This was written by:
Deb, Grand Rapids, MI
Do your eyes glisten when you think about your life in your twenties? Most people remember with mischievous smiles. The emotion I get is dread. It wasn’t only that my body struggled to overcome 13 areas of sickness; it was the amount of energy the struggle took from my life.
Each area of sickness had its own complications. For example, because I had 37 food allergies, I spent innumerable hours on food preparation. It wasn’t just the time, either; it was the comfort factor. Before my strict diet, I didn’t realize how much I relied on familiar foods for comfort. Imagine a grown woman crying because of the type of food on her plate. Pitiful, isn’t it? Yet, it’s true. I had a choice to either avoid the foods or eat them and face days of recovery. This memory hasn’t left me yet. We were driving to Mass one early winter morning. I was reading scripture and chomping some nuts when my ears started to buzz and my senses slowed to a drone. My hands shook as the miselette thudded to the ground and my heart beat louder and sweat poured. “Russ, pull over now!” I gasped as I yanked off my coat and sweater. I needed cold air. My throat was swelling shut. Red faced, blotchy and very scared I rolled out of the car. Fear stole any sense of control I had. What could Russ do? I remember his big eyes staring at me as blackness closed in. Then the cold air snapped me back and we rushed home to the Benedryl. Now a new concern was added to my regiment, make sure I have an Epi-pen with me at all times. I tried to ignore the question, what happens when the Benedril and Epi-pen stop working?
Do you remember how it hurt when you accidentally broke open a scar on your knee? This is how endometriosis hurts as each of the hundreds of endometrial cells break open every monthly cycle. Add migraine, low blood sugar dizziness, severe muscle cramping and nerve cell pain and you’ll get a glimpse of how I felt 25 out of every 28 day cycle. Also add to the mix low thyroid, low progesterone, Crohn’s disease, Candida, Insomnia and Osteoporosis and you can see how I went from the energizer bunny to old mother hubbard very quickly. How many medications does it take to keep me teaching in the eighth grade classroom? How long do you think the medications will mask the symptoms?
The fact that my body was dying and all 9 of our kids died inside me (9 miscarriages) still hurts me today. I’ve never seen their smiles. I feared how many more smiles we’d miss. The MDs had no more answers for us, so we looked to wholistic health. I was diagnosed with mercury poisoning in 2000. I met Becky in my new doctor’s office. She had the same diagnosis one month earlier except my numbers were in the top 5% of the Great Lakes Region. Hers were lower. We helped each other find vitamins, diets and treatments. Regaining health became a full time job; I had to leave my teaching and leave my art studio creations. What else would I have to leave?
After three years I decided to stop all vitamins and therapies. My liver had been harmed, my numbers weren’t getting better and my hope for recovery was gone.
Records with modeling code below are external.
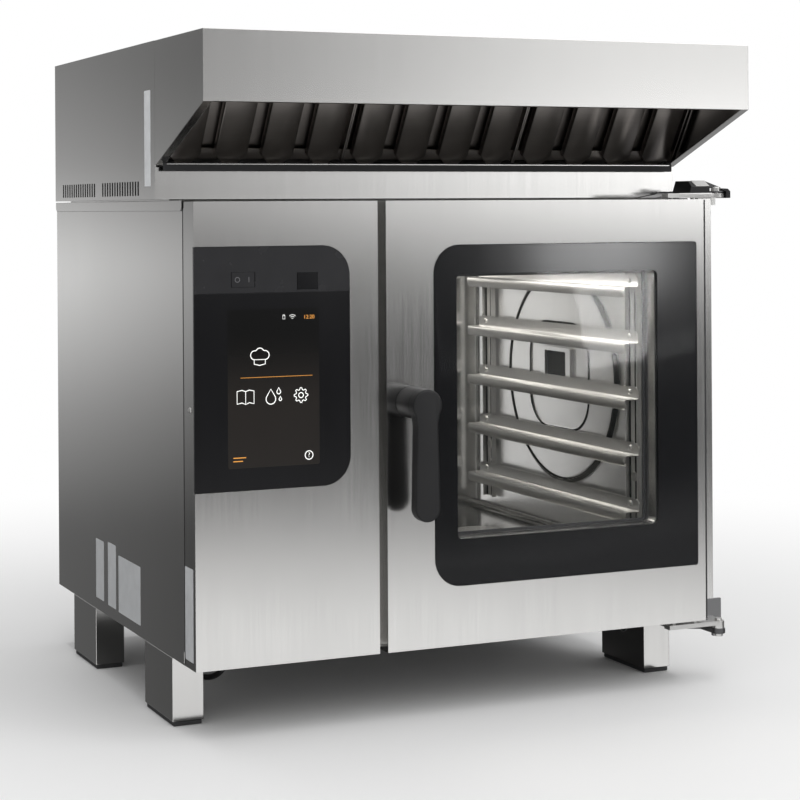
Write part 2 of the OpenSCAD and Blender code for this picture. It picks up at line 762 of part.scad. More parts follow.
module water_valves() placed() color(grey) {
    for (i = [0:1]) difference() {
        union() {
            bar_y(inlet_x + 60 * i, y_back - 70, inlet_stub_y, inlet_z, inlet_pipe_r - 1.5);
            bar_y(inlet_x + 60 * i, y_back + seat, inlet_stub_y, inlet_z, inlet_pipe_r + 3);
            bar_y(inlet_x + 60 * i, inlet_stub_y, y_rear, inlet_z, inlet_pipe_r);
        }
        bar_y(inlet_x + 60 * i, y_back - 30, y_rear + eps, inlet_z, inlet_pipe_r - 4);
    }
    span([inlet_x - 24, y_back - 130, base_z + sheet_t + seat], [inlet_x + 84, y_back - 66, inlet_z + 26]);
    for (i = [0:1]) bar_z(inlet_x + 60 * i, y_back - 98, inlet_z + 26, inlet_z + 62, 17);
    // Supply pipe to the injection nozzle beside the fan
    bar_x(fx0 - 60, fx0 + 14, nozzle_y, nozzle_z, nozzle_r);
    bar_z(fx0 - 60, nozzle_y, inlet_z, nozzle_z, nozzle_r);
    bar_y(fx0 - 60, nozzle_y, y_back - 98, inlet_z, nozzle_r);
    bar_x(inlet_x + 40, fx0 - 60, y_back - 98, inlet_z, nozzle_r);
}

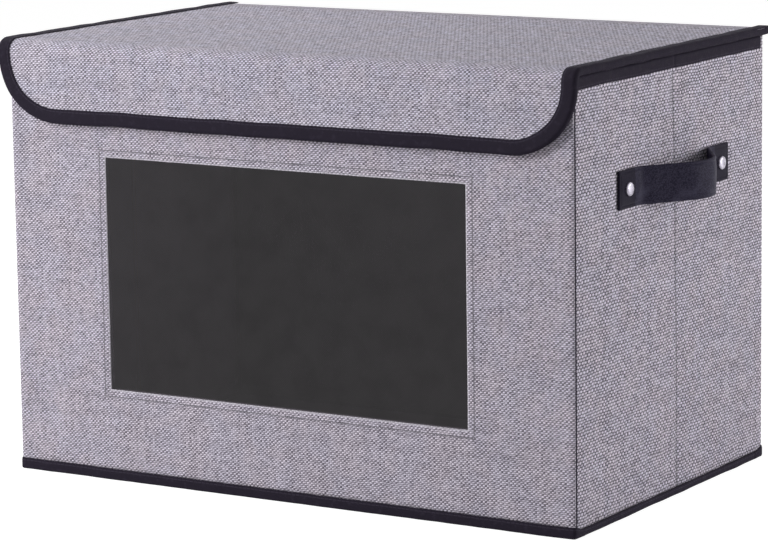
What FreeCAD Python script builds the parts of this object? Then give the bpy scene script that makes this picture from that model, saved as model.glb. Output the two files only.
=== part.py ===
"""A collapsible fabric storage box with a hinged lid and a clear front window.

Six board panels covered in linen-look cloth make the box: front, back, two side walls that
are each creased into halves, a lid and the lid's front flap. A loose base board lies on the
bottom cloth. Black tape binds every free edge, and a strap handle is riveted across the
crease of each side.

Millimetres, +Z up. The origin is the middle of the underside, the window faces -Y, and the
long side of the box lies along X.
"""
import FreeCAD, Part
import math
import os

# Erected box, over the outer faces of its walls and up to the top of its lid
BOX_WIDTH = 400.0
BOX_DEPTH = 250.0
BOX_HEIGHT = 275.0

# Layers of every panel, from the outside in
CLOTH = 1.0
BOARD = 2.0
LINING = 0.5
PANEL = CLOTH + BOARD + LINING
CLOTH_ROLL = 1.5

# Black binding tape, folded over the free edges
TAPE = 0.8
TAPE_WIDTH = 8.0
TAPE_ROLL = 0.6

# Bottom cloth, and the low tape ring that joins it to the walls
BOTTOM_CLOTH = 0.8
BOTTOM_TAPE_HEIGHT = 6.2
BOTTOM_TAPE_EASE = 0.1

# Loose base board in its sleeve, which swings up against the back wall
BASE_BOARD = 2.0
BASE_SLEEVE = 0.5
BASE_CORNER = 3.0
BASE_SIDE_EASE = 1.5
BASE_FRONT_EASE = 1.7
BASE_REST_EASE = 0.2
BASE_BACK_EASE = 0.3

# Room that the folding walls keep over and in front of the base board
FOLD_FOOT_EASE = 1.0
FOLD_BACK_EASE = 0.7

# Crease down the middle of each side wall
CREASE_GAP = 0.2
CREASE_BOARD_GAP = 3.0
CORNER_EASE = 0.2
CORNER_TAPE = 0.8
RIM_END_EASE = 0.5

# Lid and its front flap
LID_SIDE_OVERHANG = 4.0
LID_SEAT = 0.5
LID_BEND_RADIUS = 8.0
LID_INNER_BEND_RADIUS = 1.5
FLAP_STANDOFF = 2.2
FLAP_DROP = 50.2
FLAP_CORNER = 42.0
FLAP_CREASE_GAP = 0.3
FLAP_TAPE_CLEARS = 124.0

# Clear window in the front wall
WINDOW_WIDTH = 257.0
WINDOW_HEIGHT = 146.0
WINDOW_SILL = 58.0
PANE = 0.5
PANE_MARGIN = 12.0
PANE_EASE = 1.0

# Strap handle across each side crease
STRAP = 2.0
STRAP_HEIGHT = 23.0
STRAP_LENGTH = 144.0
STRAP_MIDDLE_Z = 197.5
STRAP_END_RADIUS = 1.5
STRAP_EASE = 0.1
ARCH_SPAN = 98.0
ARCH_RISE = 22.0
ARCH_CROWN_RADIUS = 24.0

# Rivets of the handles
RIVET_SPACING = 122.0
RIVET_POST_RADIUS = 1.5
RIVET_HOLE_EASE = 0.1
RIVET_HEAD_RADIUS = 4.2
RIVET_HEAD_HEIGHT = 2.0
RIVET_HEAD_BEVEL = 1.2
RIVET_TAIL_RADIUS = 2.3
RIVET_TAIL_HEIGHT = 0.6
WASHER_RADIUS = 4.5
WASHER = 0.8

# Planes that the panels share
SIDE_OUTER_X = BOX_WIDTH / 2
SIDE_INNER_X = SIDE_OUTER_X - PANEL
END_OUTER_Y = BOX_DEPTH / 2
END_INNER_Y = END_OUTER_Y - PANEL
LID_UNDERSIDE_Z = BOX_HEIGHT - PANEL
WALL_TOP_Z = LID_UNDERSIDE_Z - TAPE - LID_SEAT
PANEL_TOP_Z = WALL_TOP_Z - TAPE
BASE_THICKNESS = BASE_BOARD + 2 * BASE_SLEEVE
BASE_UNDERSIDE_Z = BOTTOM_CLOTH + BASE_REST_EASE
WALL_FOOT_Z = BASE_UNDERSIDE_Z + BASE_THICKNESS + FOLD_FOOT_EASE
CORNER_HINGE_Y = END_INNER_Y - BASE_BACK_EASE - BASE_THICKNESS - FOLD_BACK_EASE
LID_EDGE_X = SIDE_OUTER_X + LID_SIDE_OVERHANG
FLAP_INNER_Y = -END_OUTER_Y - FLAP_STANDOFF
FLAP_OUTER_Y = FLAP_INNER_Y - PANEL
FLAP_HINGE_Z = BOX_HEIGHT - LID_BEND_RADIUS
FLAP_TOP_Z = FLAP_HINGE_Z - FLAP_CREASE_GAP


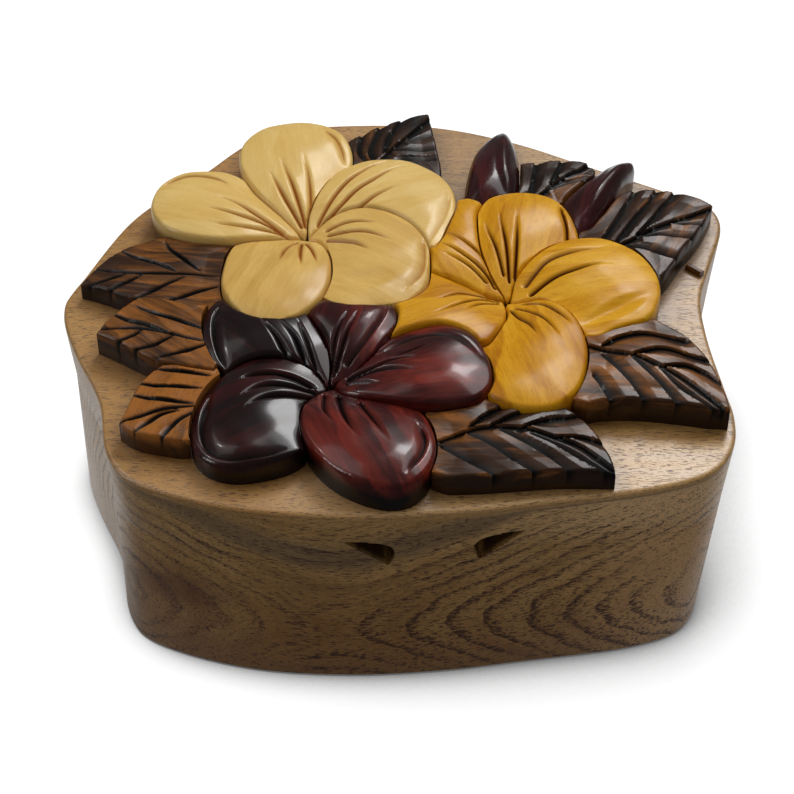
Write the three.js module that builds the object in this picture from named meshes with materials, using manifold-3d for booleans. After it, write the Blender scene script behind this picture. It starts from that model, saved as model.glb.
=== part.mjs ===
// A wooden puzzle box with a carved lid. The lid slides off along a dovetail.
// Millimetres, +Z up, +X to the right and +Y to the back. The origin is in the middle of the
// underside. The carved flowers, leaves and buds are separate pieces of wood glued on the lid.

import * as THREE from 'three';
import { mergeVertices } from 'three/addons/utils/BufferGeometryUtils.js';
import Module from 'manifold-3d';

const wasm = await Module();
wasm.setup();

// Box
const BOX_WIDTH = 165;
const BOX_DEPTH = 154.4;
const BODY_HEIGHT = 37.9;
const LID_THICKNESS = 16.4;
const LID_FLARE = 1.2;
const BODY_DRAFT = 0.8;
const BODY_LEAN = -1.5;
const SEAM_GAP = 0.3;
const WALL = 10;
const PANEL_THICKNESS = 5;
const GLUE_GAP = 0.3;
const FELT_THICKNESS = 1.2;
const FELT_MARGIN = 0.5;

// Sliding dovetail: two tenons on the body's rim, one groove through the lid
const TENON_X = 7.1;
const TENON_WAIST = 16.4;
const TENON_BEND = 3.2;
const TENON_TOP = 30;
const TENON_HEIGHT = 7.9;
const TENON_FILLET = 2;
const TENON_ROOT = 3;
const MOUTH_CLEARANCE = 0.3;
const FLANK_CLEARANCE = 5.2;
const CEILING_CLEARANCE = 0.35;

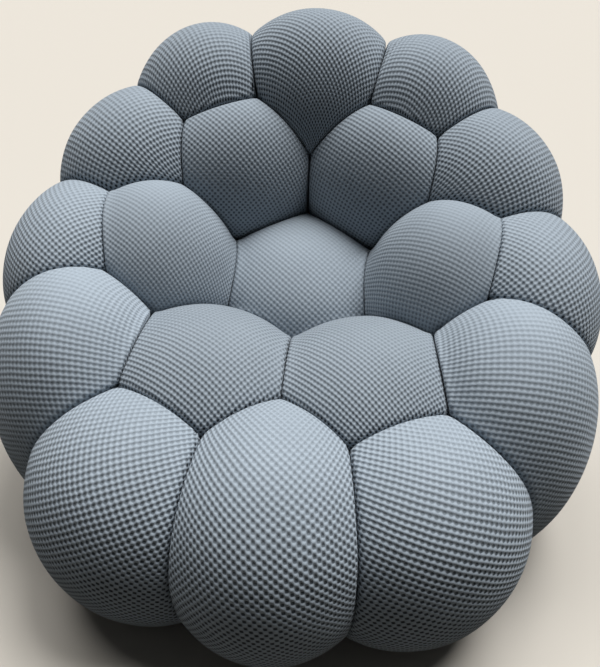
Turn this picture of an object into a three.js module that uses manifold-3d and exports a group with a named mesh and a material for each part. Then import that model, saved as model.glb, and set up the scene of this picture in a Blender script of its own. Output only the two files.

When my friend, Cindy, introduced me to Barefoot Secret Company, I was very skeptical; so was Russ.
How could they be different? In fact, I was down-right rude. It takes a lot to put hope back together. Finally, we understood this company had a lot to offer. But could it give me what I needed? We decided to try. We gave my body every chance we could and I began nearly every supplement they had. Becky decided to keep doing what we had been doing all along. She didn’t want to risk crushing her hopes again. I understood.
Three years later, I’m on no medications, the mercury is gone, the endo, osteoporosis, thyroid, hypoglycemia and liver problems are history. The Crohn’s, insomnia and Candida are under control. A full drawer of Barefoot Secret Products did for me what a whole pantry of other supplements couldn’t do.
When Becky called me a few months ago, I could barely recognize her voice through all the tears and depression. She used to be an accomplished accountant with a pleasant demeanor. Not anymore. Now she’s still sick, without work, and just got released from a mentally challenged ‘group home’. I am no more deserving of a healthy life than she is. The only difference in our treatment was my Barefoot Secret Products.
Now, my husband and I get to coach other people to great health. This company has helped restore hope in our future on Earth. Will we gain a living family? Now I have the energy to give live birth and to adopt. Barefoot Secret Company gives us wings.
Do you think we’re grateful for Doctor Shak and the people who helped us discover his work?